Last night, there were neighbors who knew about my mom, who had even met her, but who I hadn't seen in a while. They offered wonderful hugs. And there were neighbors who didn't know, and I ended up telling, who offered comforting words. One said she was surprised I was "doing so well," because when her husband's parent died he didn't leave the house for two months. In that case, I guess I'm alright. God has certainly been sustaining me, been ever-present and real in the midst of grief.

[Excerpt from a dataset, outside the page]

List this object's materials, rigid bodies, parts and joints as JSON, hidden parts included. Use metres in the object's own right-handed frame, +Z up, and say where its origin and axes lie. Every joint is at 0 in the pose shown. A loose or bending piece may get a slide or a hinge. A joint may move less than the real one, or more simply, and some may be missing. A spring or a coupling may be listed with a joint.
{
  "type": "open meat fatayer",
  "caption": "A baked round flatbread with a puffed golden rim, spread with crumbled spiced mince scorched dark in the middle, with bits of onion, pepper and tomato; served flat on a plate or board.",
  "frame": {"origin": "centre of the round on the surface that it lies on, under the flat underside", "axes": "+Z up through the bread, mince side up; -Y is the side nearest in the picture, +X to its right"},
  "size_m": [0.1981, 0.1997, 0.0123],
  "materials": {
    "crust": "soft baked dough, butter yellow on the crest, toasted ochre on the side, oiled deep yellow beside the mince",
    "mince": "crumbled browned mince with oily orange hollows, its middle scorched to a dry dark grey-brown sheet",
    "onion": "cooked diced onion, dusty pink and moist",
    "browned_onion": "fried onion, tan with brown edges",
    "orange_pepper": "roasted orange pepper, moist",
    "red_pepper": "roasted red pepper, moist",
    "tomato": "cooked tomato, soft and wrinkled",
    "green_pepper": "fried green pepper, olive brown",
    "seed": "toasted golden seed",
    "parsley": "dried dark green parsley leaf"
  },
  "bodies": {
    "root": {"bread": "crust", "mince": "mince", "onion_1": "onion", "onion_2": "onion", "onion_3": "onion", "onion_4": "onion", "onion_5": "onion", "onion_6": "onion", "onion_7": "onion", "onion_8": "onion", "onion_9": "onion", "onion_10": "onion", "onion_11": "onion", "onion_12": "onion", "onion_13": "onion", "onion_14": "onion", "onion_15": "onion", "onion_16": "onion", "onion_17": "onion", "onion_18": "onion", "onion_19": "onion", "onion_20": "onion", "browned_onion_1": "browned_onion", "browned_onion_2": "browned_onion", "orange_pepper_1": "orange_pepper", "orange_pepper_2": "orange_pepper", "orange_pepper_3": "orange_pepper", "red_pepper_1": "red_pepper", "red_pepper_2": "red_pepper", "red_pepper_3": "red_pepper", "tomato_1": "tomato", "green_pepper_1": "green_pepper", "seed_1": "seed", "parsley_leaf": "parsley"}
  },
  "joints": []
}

My children have been so mature beyond their years, so understanding. They know I am sad more often these days. They know I am usually sad because "DD is gone." One day last week, while riding to church in the van I was sobbing, quietly, at a letter that had arrived in the mail from one of my mom's friends. Jacob told me, "I want to give you a surprise when we get there." And he got out, ran around the van, and gave me my surprise: a giant hug. And then he looked up at me, touched my tear-streaked face and said, "Now let me wipe those tears away for you." Oh, my, I've got a sweetheart. He's going to make someone a very good husband some day.

I've realized I am now the sole keeper of the family photos. She will never organize them, like she'd always planned to do "someday." I am the only one who will send out Christmas cards. I am the thank-you note writer, the historian, the collector. Yesterday, I realized I am the only actual administrator on the Facebook page for my parents' golf course. (I probably should teach my dad how to use Facebook, but I'm not sure he ever will). I suppose I should update it. Or not. I'm still not sure exactly what to do with my days.

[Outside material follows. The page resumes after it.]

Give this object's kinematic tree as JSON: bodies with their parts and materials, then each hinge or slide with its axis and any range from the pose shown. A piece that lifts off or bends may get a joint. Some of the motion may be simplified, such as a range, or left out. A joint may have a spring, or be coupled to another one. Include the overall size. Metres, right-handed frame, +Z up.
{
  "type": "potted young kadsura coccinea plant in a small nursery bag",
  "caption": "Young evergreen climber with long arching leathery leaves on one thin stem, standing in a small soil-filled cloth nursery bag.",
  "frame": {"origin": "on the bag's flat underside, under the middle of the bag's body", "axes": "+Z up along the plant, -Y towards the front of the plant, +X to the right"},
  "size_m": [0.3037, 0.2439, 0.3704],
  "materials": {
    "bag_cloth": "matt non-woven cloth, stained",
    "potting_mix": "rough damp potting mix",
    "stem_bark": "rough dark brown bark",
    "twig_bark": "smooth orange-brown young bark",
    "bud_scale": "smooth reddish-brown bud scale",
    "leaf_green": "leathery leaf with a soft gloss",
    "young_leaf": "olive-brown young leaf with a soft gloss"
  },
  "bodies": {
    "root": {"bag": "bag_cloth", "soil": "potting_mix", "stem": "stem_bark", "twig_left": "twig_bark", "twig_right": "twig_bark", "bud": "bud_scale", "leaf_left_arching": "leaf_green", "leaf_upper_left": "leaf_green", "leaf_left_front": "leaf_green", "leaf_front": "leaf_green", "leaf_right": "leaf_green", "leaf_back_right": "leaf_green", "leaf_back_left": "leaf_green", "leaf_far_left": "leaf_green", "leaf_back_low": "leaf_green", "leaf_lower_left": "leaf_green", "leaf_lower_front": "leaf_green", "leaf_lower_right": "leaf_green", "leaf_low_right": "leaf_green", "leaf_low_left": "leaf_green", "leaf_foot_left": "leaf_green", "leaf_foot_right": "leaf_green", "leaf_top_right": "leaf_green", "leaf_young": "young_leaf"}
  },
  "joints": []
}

For now, I will write. I will write memories as they come, and I will write about things that are happening to us just as if she were there to read them. Because even if no one else reads these words, they help to ease the pain just enough for me to keep going. One day, one event, one holiday at a time. I know the shadows will not be long forever. The sun is coming.

 I know the mountains will rise high again,
 I know the letters will make words again,
 I know the winter will grow warm again.